Exercise brief:
Scan the data below for the string "joints". Copy every line where it appears.

_ _ _ _ _ _ _

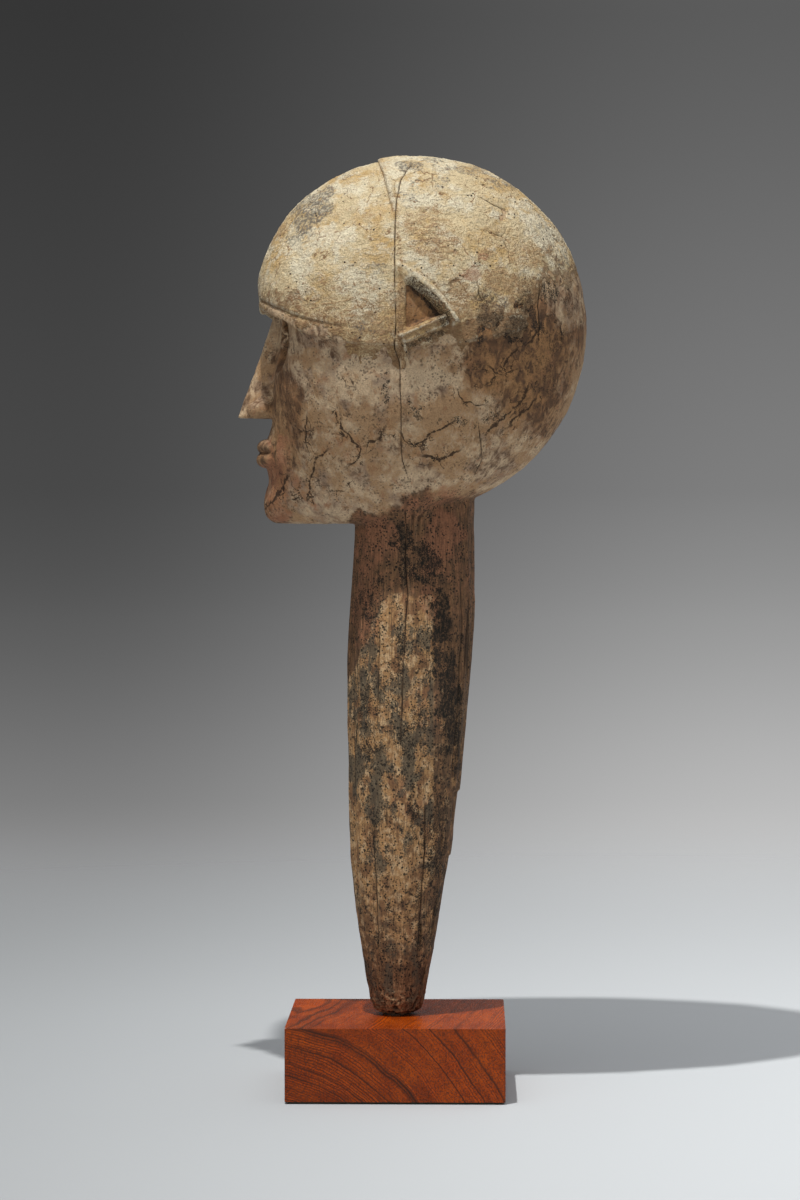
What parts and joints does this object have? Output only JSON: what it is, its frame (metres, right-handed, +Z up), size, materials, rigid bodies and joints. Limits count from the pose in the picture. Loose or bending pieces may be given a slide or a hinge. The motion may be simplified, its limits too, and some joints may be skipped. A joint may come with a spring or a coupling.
{
  "type": "carved ancestor figure",
  "caption": "Carved wooden head on a long tapering adzed post, coated with pale earth, standing on a steel rod in a square hardwood display plinth.",
  "frame": {"origin": "middle of the felt's underside, on the axis of the mount rod", "axes": "+Z up along the mount rod; the carved face looks along -Y; +X is the figure's left side"},
  "size_m": [0.18, 0.2444, 0.6505],
  "materials": {
    "weathered_wood": "matt",
    "kaolin_earth": "matt",
    "plinth_hardwood": "satin",
    "leather": "matt",
    "brass": "satin",
    "steel": "satin",
    "felt": "matt"
  },
  "bodies": {
    "plinth": {"plinth_block": "plinth_hardwood", "mount_rod": "steel", "mount_plate": "steel", "plate_screws": "steel", "base_felt": "felt"},
    "washer": {"foot_washer": "leather"},
    "figure": {"carved_figure": "weathered_wood", "kaolin_coat": "kaolin_earth", "rod_sleeve": "brass"}
  },
  "joints": [
    {"name": "figure_turn", "type": "hinge", "parent": "plinth", "child": "washer", "pos_m": [0, 0, 0.0515], "axis": [0, 0, 1], "continuous": true},
    {"name": "figure_lift", "type": "slide", "parent": "washer", "child": "figure", "axis": [0, 0, 1], "range_m": [0, 0.09]}
  ]
}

_ _ _ _ _ _ _

Answer for the task:
What parts and joints does this object have? Output only JSON: what it is, its frame (metres, right-handed, +Z up), size, materials, rigid bodies and joints. Limits count from the pose in the picture. Loose or bending pieces may be given a slide or a hinge. The motion may be simplified, its limits too, and some joints may be skipped. A joint may come with a spring or a coupling.
  "joints": [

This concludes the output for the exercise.